** start Data extract **

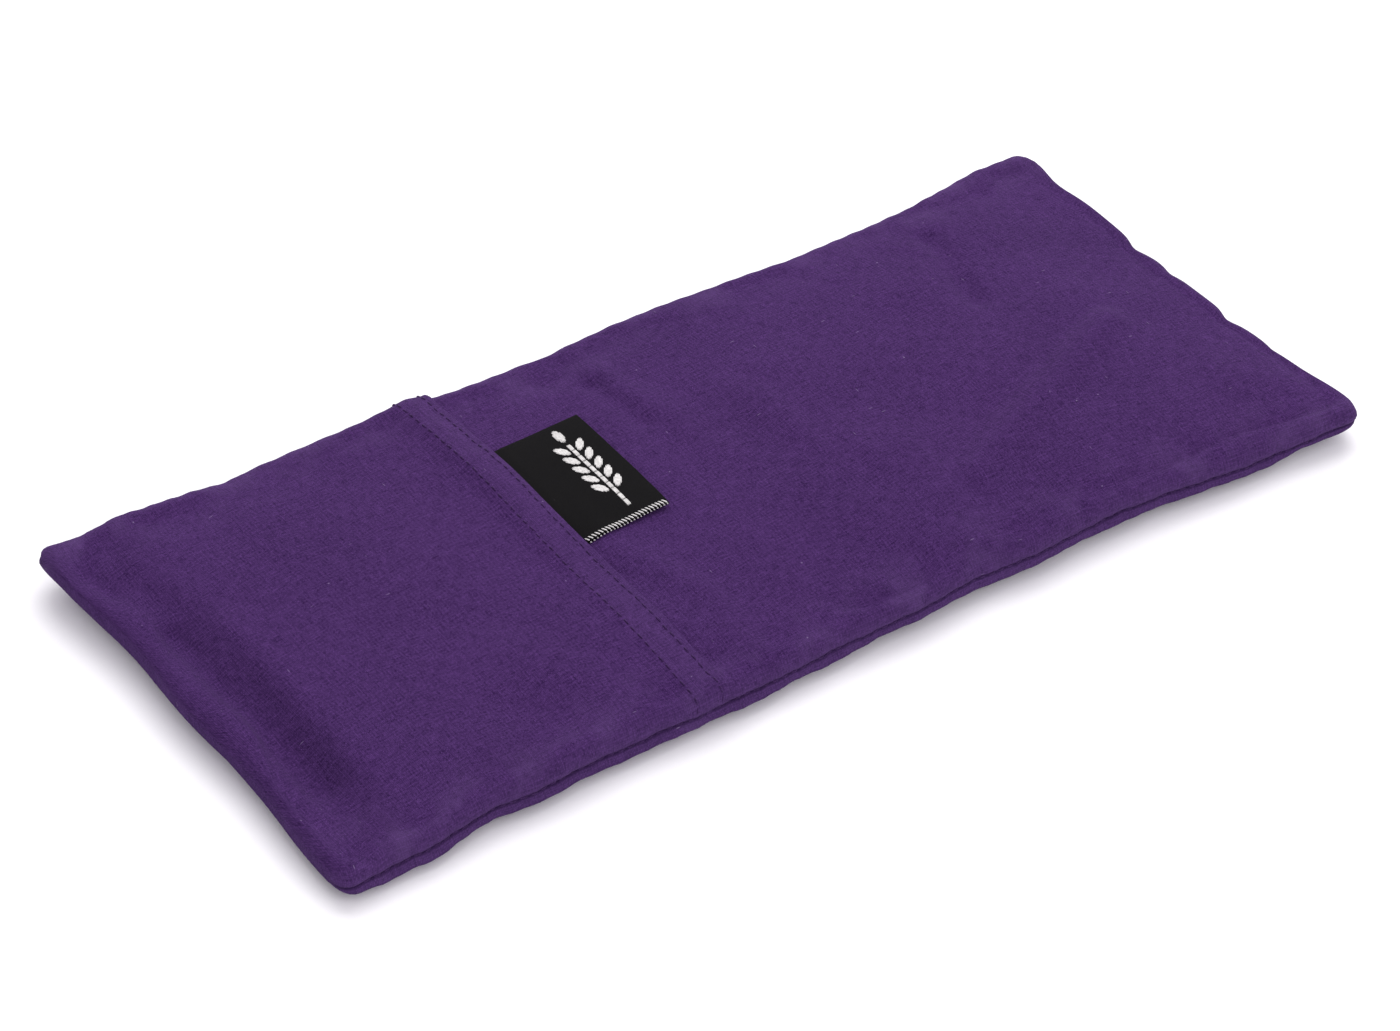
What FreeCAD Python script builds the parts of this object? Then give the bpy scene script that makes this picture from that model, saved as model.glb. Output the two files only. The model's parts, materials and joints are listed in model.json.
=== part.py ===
"""Eye pillow: a slim linseed-filled inner pillow in a removable envelope cover.

The cover is one strip of cotton.  It starts at the hem of the outer flap, folds round the left
end, runs along the underside, folds round the right end and comes back over the top as the inner
flap, whose hem lies hidden below the outer flap.  Both long sides are sewn.  A loop label is
caught under the hem of the outer flap, and its free part can be flipped up.

Millimetres.  X runs along the pillow, Y across it, Z up.  The origin is the middle of the
underside, on the surface that the pillow lies on.  Every soft layer is cut from nested skins of
one pillow shape, so neighbouring layers clear each other by a known amount.
"""
import FreeCAD
import Part
import math
import os

# ---- driving dimensions ----
LENGTH = 230.0            # cover, fold to fold
WIDTH = 100.0             # cover, seam to seam
TOP_HEIGHTS = (           # top of the cover along its middle: x, z
    (-115.0, 7.0), (-97.0, 9.0), (-60.0, 12.0), (-30.0, 12.4),
    (25.0, 14.5), (70.0, 15.0), (98.0, 13.0), (115.0, 8.5))
END_LIFT_Z = 1.6          # underside near an end fold, which curls off the surface
END_CURL = 6              # exponent of that curl, higher keeps it nearer to the ends
SEAM_Z = 5.0              # height of the two side seams
UNDERSIDE_DIP = 0.6       # the underside is pressed flat over this height
END_ROUND = 9.0           # length over which an end fold rounds off
TOP_FULLNESS = 4.0        # exponent of the upper side's cross-section, higher is fuller
UNDERSIDE_FULLNESS = 7.0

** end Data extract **

#### [What you will do]
Quote each line of the data above exactly as written.

#### [Task output]
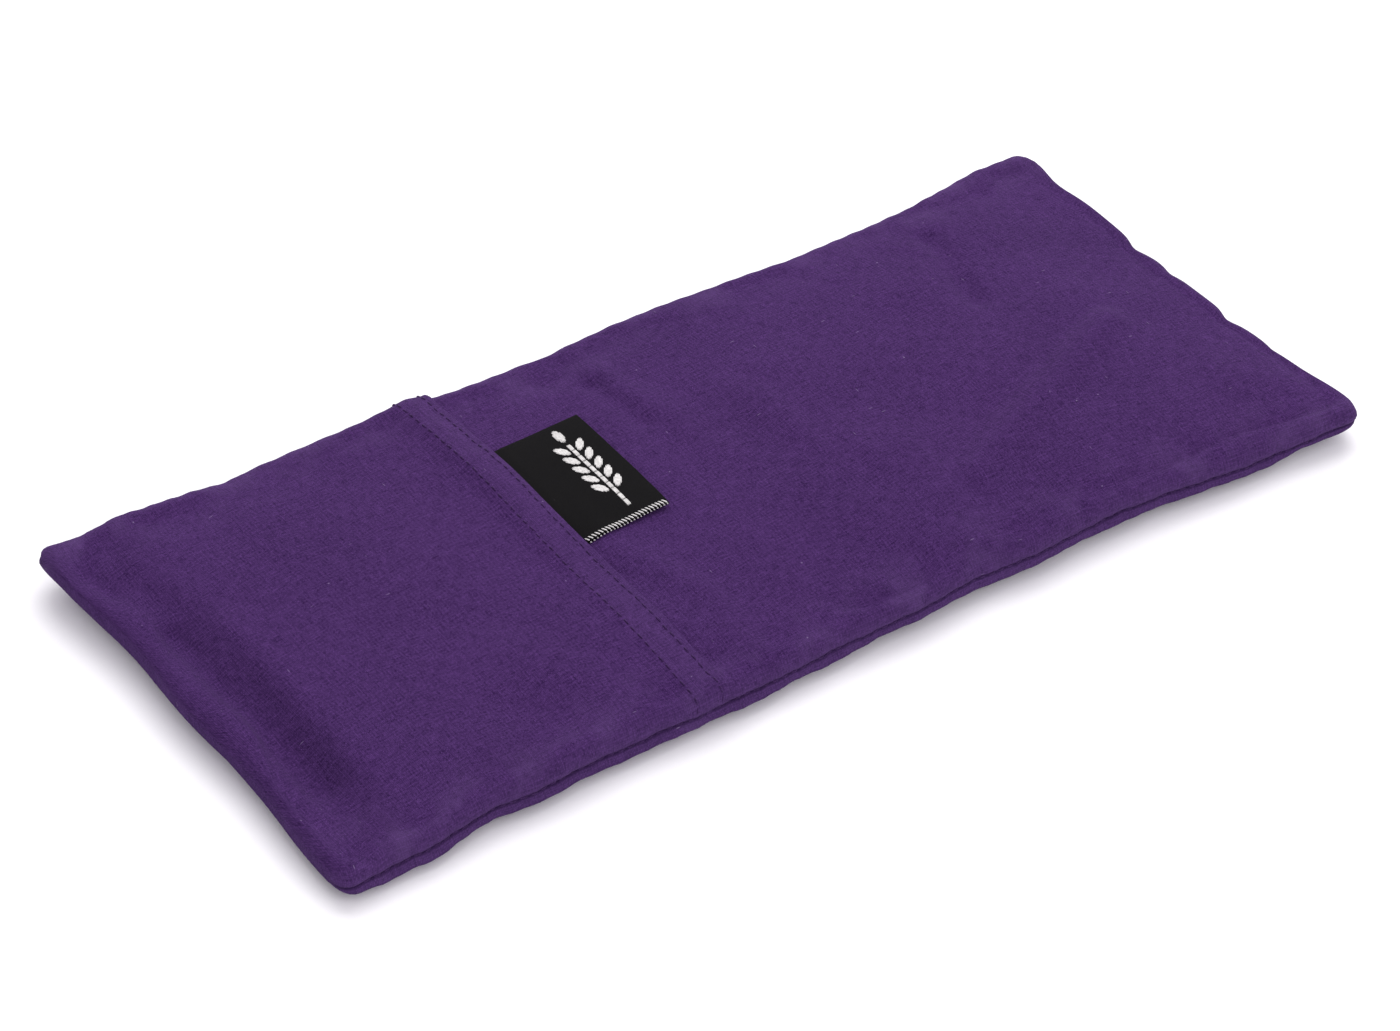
What FreeCAD Python script builds the parts of this object? Then give the bpy scene script that makes this picture from that model, saved as model.glb. Output the two files only. The model's parts, materials and joints are listed in model.json.
=== part.py ===
"""Eye pillow: a slim linseed-filled inner pillow in a removable envelope cover.

The cover is one strip of cotton.  It starts at the hem of the outer flap, folds round the left
end, runs along the underside, folds round the right end and comes back over the top as the inner
flap, whose hem lies hidden below the outer flap.  Both long sides are sewn.  A loop label is
caught under the hem of the outer flap, and its free part can be flipped up.

Millimetres.  X runs along the pillow, Y across it, Z up.  The origin is the middle of the
underside, on the surface that the pillow lies on.  Every soft layer is cut from nested skins of
one pillow shape, so neighbouring layers clear each other by a known amount.
"""
import FreeCAD
import Part
import math
import os

# ---- driving dimensions ----
LENGTH = 230.0            # cover, fold to fold
WIDTH = 100.0             # cover, seam to seam
TOP_HEIGHTS = (           # top of the cover along its middle: x, z
    (-115.0, 7.0), (-97.0, 9.0), (-60.0, 12.0), (-30.0, 12.4),
    (25.0, 14.5), (70.0, 15.0), (98.0, 13.0), (115.0, 8.5))
END_LIFT_Z = 1.6          # underside near an end fold, which curls off the surface
END_CURL = 6              # exponent of that curl, higher keeps it nearer to the ends
SEAM_Z = 5.0              # height of the two side seams
UNDERSIDE_DIP = 0.6       # the underside is pressed flat over this height
END_ROUND = 9.0           # length over which an end fold rounds off
TOP_FULLNESS = 4.0        # exponent of the upper side's cross-section, higher is fuller
UNDERSIDE_FULLNESS = 7.0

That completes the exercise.